Естественно, не все оказалось равноценно. Но добрым и честным было все. И если драконья тень не застит до сих пор весь свет над нашими головами, то благодаря отчасти и тому, что дети 20-х, 30-х, 40-х и всех последующих (а Б-г даст, и будущих) годов росли не на одной только были про Павлика Морозова, но еще и на сказках Шварца. Пусть даже частью забытых сегодня. И пусть даже заслуженно.
А невероятная работоспособность сочеталась у Шварца с еще более невероятной способностью к ничегонеделанию. Он мог месяцами пребывать в чудесном расположении духа и поддерживать его в окружающих блистательными каскадами острот, решительно ничего не сочиняя.
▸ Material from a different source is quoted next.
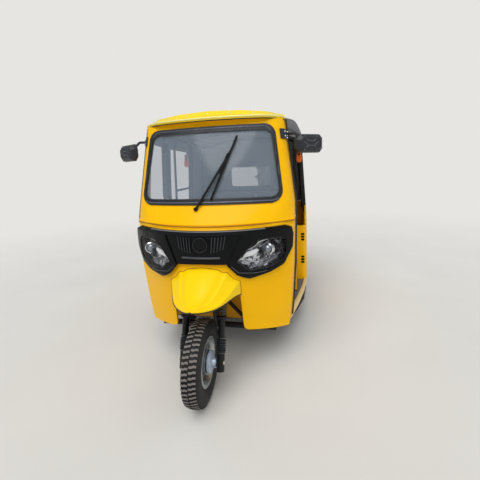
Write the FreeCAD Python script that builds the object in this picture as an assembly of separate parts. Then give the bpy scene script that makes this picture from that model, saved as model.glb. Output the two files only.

Сам Шварц проклинал себя за эту особенность, увещевал повзрослевшую дочь Наталью не терять в жизни ни секунды времени — и продолжал терять его помногу и с удовольствием.
Кроме того, он органически был неспособен переделывать написанное. Нет, если пьеса, например, принималась к постановке, то режиссер мог только мечтать о таком чудесном соавторе, как Шварц: искрометные диалоги сочинялись по ходу репетиций, эпизоды, а то и целые действия могли меняться за считанные дни, становясь с каждым разом все лучше. Но, если пьеса приходила из заоблачного Реперткома с требованием что-то поменять и сместить какие-то акценты, Евгений Львович клал рукопись в ящик стола, не меняя ни слова.
И, наконец, Шварцу были свойственны совсем уж загадочные приступы безразличия. Самый яркий пришелся на 1943 год. Пережившие несколько месяцев блокады, эвакуированные из Ленинграда и едва-едва пришедшие в себя, Шварц с женой сидели без копейки. И в этот самый момент пришло письмо. Центральный детский театр предлагал Шварцу очень выгодный договор. От Евгения Львовича требовалось одно — отправить ответ со словом "да". Он порадовался письму. Потом посожалел, что денег придется ждать еще долго: пока дойдет его ответ, да пока заключат договор. На этом основании не ответил в тот же день. На следующий день как-то не дошли руки. На третий день он о письме забыл. Нашел его под ворохом бумаг дней через десять и только что не убил себя от гнева и стыда. Договор так и остался незаключенным.